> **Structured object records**
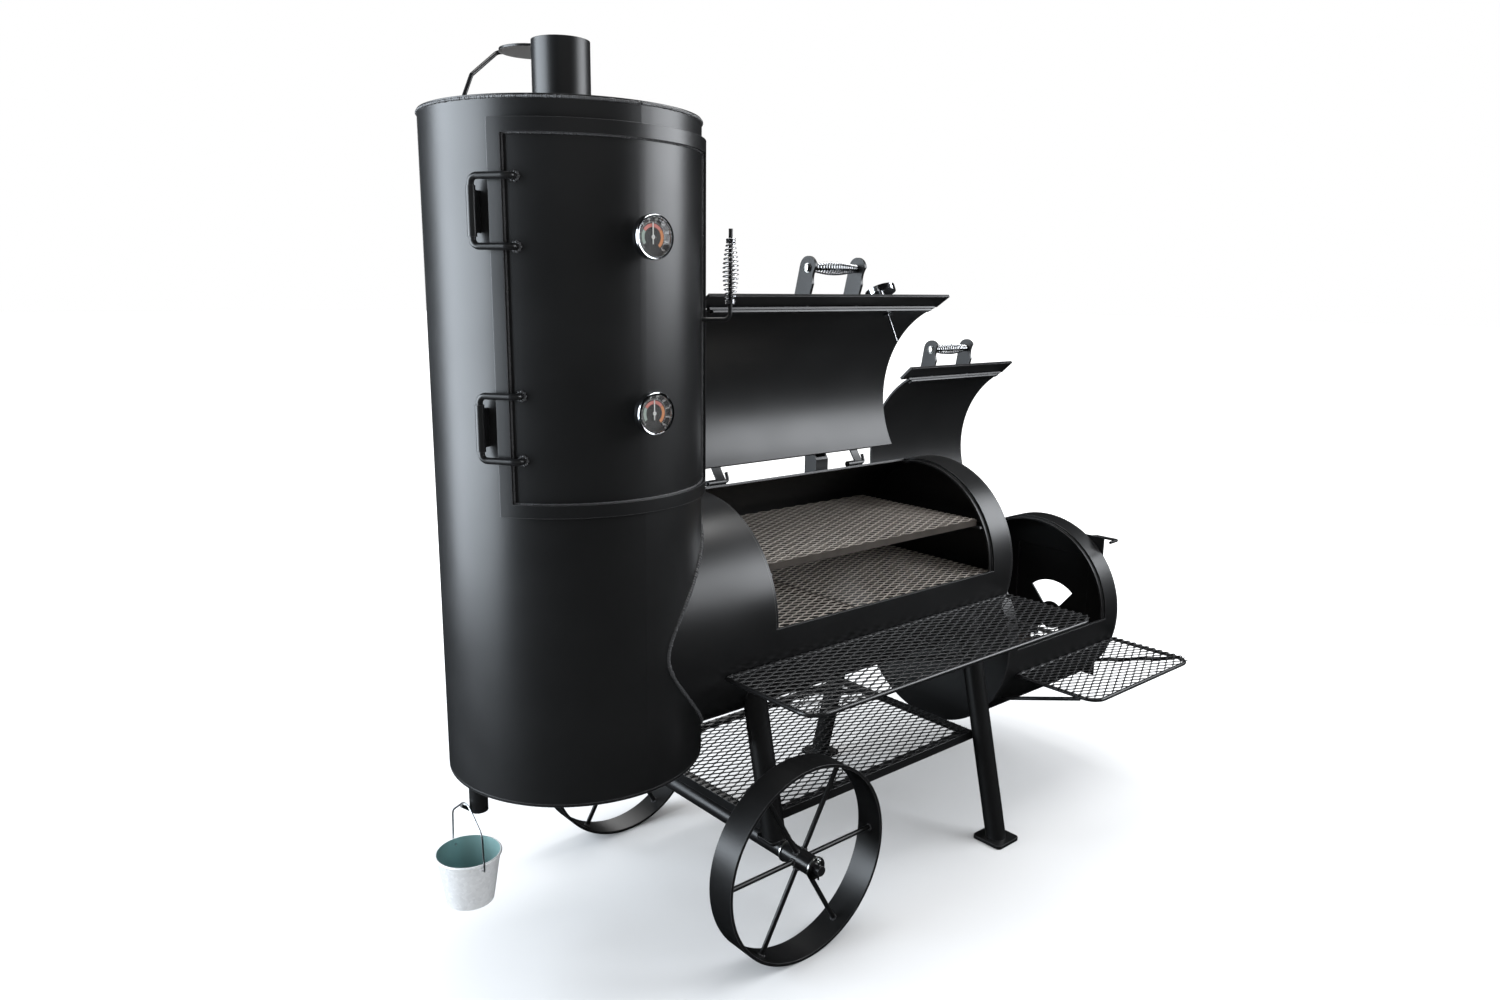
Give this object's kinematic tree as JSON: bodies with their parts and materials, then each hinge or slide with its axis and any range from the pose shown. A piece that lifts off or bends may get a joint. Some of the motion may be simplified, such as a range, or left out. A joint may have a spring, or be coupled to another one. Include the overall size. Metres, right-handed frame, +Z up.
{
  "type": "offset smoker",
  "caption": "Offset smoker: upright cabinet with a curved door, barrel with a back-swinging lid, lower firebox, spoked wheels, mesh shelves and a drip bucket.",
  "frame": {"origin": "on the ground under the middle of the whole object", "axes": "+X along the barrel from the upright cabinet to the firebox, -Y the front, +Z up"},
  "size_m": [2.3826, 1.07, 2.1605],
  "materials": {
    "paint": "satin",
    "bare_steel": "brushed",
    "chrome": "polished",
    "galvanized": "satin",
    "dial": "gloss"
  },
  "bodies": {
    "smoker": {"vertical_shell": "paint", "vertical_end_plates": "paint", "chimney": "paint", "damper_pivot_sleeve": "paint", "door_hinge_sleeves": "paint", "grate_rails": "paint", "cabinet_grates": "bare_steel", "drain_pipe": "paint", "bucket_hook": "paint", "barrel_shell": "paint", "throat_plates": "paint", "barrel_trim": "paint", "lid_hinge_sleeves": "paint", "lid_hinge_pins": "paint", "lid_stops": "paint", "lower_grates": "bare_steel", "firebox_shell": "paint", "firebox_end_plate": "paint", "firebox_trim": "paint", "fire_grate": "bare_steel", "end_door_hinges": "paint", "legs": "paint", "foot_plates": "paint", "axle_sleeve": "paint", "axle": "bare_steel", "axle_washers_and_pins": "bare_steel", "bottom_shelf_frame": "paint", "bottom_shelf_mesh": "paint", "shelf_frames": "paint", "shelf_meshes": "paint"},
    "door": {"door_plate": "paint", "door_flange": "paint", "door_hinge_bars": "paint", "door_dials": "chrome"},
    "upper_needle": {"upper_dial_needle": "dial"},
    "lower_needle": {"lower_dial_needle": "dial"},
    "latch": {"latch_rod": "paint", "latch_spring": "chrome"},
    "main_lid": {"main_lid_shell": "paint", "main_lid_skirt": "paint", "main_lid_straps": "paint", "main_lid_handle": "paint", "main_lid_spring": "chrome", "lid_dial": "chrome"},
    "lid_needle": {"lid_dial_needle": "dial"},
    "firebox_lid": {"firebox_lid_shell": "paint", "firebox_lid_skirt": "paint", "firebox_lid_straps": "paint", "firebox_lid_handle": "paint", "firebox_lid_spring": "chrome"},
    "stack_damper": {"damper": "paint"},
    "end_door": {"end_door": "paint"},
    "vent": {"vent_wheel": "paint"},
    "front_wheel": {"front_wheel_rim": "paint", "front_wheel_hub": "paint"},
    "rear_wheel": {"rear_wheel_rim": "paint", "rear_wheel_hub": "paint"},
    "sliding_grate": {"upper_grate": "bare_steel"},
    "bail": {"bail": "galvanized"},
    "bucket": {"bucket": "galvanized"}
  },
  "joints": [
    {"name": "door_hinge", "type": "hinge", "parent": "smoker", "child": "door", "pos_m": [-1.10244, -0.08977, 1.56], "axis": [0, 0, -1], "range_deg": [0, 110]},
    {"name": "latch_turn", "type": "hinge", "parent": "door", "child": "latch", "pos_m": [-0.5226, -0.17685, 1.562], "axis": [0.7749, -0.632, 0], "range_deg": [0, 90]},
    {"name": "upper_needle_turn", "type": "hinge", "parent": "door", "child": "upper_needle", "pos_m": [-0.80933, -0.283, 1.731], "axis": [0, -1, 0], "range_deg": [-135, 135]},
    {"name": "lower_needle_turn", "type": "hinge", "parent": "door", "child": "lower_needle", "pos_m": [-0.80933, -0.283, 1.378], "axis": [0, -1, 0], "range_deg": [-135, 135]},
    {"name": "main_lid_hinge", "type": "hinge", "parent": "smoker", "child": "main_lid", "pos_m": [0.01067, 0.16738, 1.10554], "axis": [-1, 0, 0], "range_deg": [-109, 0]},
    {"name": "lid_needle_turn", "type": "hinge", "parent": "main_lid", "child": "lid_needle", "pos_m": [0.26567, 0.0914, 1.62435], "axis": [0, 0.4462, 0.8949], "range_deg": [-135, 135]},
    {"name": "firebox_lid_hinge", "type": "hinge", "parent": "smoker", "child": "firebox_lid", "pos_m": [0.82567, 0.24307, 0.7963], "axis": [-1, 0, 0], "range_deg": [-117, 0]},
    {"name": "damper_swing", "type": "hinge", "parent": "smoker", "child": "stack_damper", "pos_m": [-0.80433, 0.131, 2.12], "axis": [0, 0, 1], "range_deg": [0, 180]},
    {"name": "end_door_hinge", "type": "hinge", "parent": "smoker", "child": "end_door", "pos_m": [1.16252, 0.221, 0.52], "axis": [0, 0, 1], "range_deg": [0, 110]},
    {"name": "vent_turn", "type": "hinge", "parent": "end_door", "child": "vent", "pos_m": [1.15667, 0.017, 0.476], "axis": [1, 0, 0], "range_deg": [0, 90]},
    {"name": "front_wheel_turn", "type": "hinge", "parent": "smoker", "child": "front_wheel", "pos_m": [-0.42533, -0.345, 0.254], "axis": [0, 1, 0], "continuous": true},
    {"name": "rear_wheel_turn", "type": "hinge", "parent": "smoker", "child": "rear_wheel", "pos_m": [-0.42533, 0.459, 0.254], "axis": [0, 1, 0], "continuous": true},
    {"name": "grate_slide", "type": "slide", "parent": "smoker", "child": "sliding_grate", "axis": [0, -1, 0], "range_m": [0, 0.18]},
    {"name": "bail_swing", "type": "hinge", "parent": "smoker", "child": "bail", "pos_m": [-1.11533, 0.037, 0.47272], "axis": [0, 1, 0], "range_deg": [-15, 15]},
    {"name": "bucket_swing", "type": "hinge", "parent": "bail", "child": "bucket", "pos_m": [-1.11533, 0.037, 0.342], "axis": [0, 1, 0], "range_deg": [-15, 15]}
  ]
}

--

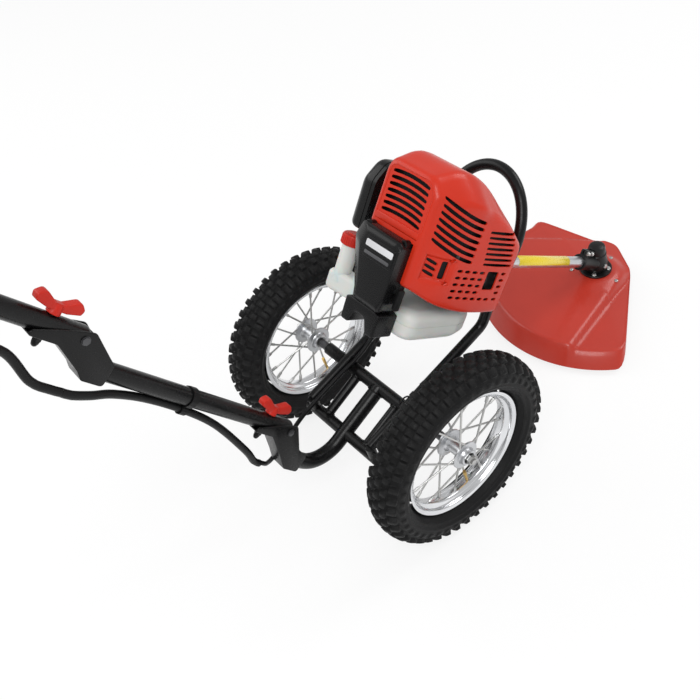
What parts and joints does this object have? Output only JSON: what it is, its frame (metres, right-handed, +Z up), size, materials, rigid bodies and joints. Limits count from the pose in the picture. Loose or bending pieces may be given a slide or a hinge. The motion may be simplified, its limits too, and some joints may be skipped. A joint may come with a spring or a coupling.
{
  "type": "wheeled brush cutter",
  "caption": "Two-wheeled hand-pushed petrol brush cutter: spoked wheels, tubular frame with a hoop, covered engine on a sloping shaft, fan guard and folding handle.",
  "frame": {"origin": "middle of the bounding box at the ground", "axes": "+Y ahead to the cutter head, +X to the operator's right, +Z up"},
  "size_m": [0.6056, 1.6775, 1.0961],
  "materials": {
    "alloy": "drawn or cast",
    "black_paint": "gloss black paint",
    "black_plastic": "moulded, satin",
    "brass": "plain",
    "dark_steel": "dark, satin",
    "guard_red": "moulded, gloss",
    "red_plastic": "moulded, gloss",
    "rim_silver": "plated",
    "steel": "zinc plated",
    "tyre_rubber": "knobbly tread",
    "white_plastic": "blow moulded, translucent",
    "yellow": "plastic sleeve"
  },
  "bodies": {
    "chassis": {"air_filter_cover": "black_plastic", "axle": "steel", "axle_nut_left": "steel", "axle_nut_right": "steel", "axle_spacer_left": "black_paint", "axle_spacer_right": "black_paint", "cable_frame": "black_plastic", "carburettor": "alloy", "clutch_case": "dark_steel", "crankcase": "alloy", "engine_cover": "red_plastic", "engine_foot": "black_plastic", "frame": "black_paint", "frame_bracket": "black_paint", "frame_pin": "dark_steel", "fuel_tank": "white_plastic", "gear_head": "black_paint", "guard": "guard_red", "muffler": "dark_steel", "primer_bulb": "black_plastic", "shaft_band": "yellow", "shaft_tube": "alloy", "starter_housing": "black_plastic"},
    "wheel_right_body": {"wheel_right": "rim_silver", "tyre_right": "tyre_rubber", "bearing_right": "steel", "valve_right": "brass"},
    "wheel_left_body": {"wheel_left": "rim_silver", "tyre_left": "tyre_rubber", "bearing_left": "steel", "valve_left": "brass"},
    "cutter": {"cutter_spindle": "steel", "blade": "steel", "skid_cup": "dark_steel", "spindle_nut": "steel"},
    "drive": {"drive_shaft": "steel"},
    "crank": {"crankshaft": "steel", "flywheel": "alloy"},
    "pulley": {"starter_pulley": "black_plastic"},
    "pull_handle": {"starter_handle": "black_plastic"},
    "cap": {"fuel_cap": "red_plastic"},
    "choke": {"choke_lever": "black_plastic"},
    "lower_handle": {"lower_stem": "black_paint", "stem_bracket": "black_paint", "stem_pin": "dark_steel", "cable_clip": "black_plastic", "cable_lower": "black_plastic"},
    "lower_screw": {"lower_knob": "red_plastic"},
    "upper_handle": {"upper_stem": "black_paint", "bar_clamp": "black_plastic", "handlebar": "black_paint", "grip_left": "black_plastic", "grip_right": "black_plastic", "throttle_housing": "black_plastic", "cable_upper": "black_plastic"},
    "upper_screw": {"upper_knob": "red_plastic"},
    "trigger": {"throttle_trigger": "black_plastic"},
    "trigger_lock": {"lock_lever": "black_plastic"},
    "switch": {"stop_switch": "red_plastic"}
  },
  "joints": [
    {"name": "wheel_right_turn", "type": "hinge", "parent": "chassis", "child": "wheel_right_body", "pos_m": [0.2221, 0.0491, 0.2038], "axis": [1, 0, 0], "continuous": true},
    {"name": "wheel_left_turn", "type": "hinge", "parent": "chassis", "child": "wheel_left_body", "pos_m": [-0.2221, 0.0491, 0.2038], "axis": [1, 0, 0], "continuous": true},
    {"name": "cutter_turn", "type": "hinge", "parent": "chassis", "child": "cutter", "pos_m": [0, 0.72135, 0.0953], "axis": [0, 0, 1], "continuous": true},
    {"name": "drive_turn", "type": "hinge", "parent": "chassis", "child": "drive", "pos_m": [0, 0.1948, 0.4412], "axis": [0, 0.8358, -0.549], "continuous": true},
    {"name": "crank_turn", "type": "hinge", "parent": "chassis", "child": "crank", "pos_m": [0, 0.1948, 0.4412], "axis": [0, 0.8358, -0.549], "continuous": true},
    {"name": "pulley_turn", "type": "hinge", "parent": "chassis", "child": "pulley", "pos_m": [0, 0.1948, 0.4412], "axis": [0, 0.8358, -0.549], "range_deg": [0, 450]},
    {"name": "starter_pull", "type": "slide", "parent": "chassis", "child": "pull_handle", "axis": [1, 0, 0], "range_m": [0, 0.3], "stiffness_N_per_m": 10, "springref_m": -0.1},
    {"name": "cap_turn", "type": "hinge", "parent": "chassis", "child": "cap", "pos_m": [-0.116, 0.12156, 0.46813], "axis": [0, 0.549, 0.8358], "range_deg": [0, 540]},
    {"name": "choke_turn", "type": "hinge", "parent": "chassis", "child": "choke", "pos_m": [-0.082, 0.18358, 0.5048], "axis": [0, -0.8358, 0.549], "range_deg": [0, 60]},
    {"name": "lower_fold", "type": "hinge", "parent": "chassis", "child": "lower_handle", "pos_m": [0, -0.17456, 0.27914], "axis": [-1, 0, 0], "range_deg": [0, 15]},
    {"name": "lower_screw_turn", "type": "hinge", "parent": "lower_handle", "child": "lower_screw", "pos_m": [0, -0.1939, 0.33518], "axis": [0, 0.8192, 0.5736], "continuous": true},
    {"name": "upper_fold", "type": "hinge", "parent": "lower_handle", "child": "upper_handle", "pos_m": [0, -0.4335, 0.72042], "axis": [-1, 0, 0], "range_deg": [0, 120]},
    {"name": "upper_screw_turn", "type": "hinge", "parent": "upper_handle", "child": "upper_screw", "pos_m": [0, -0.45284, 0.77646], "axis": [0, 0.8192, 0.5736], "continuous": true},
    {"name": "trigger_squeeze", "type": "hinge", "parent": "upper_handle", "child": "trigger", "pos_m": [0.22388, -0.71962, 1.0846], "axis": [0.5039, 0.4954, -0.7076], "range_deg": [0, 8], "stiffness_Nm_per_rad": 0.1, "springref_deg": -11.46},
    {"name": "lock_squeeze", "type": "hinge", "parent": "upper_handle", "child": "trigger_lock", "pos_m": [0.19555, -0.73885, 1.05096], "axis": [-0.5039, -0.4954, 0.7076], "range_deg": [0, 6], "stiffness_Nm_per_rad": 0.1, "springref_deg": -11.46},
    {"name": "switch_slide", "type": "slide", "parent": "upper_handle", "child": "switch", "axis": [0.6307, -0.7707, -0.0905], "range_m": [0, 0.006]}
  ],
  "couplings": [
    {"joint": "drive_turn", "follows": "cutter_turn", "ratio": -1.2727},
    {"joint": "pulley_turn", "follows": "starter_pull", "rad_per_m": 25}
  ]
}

> **THE EXERCISE**
In the entries above, count each line with "JSON"; reply with the total only.

> **EXERCISE ANSWER**
2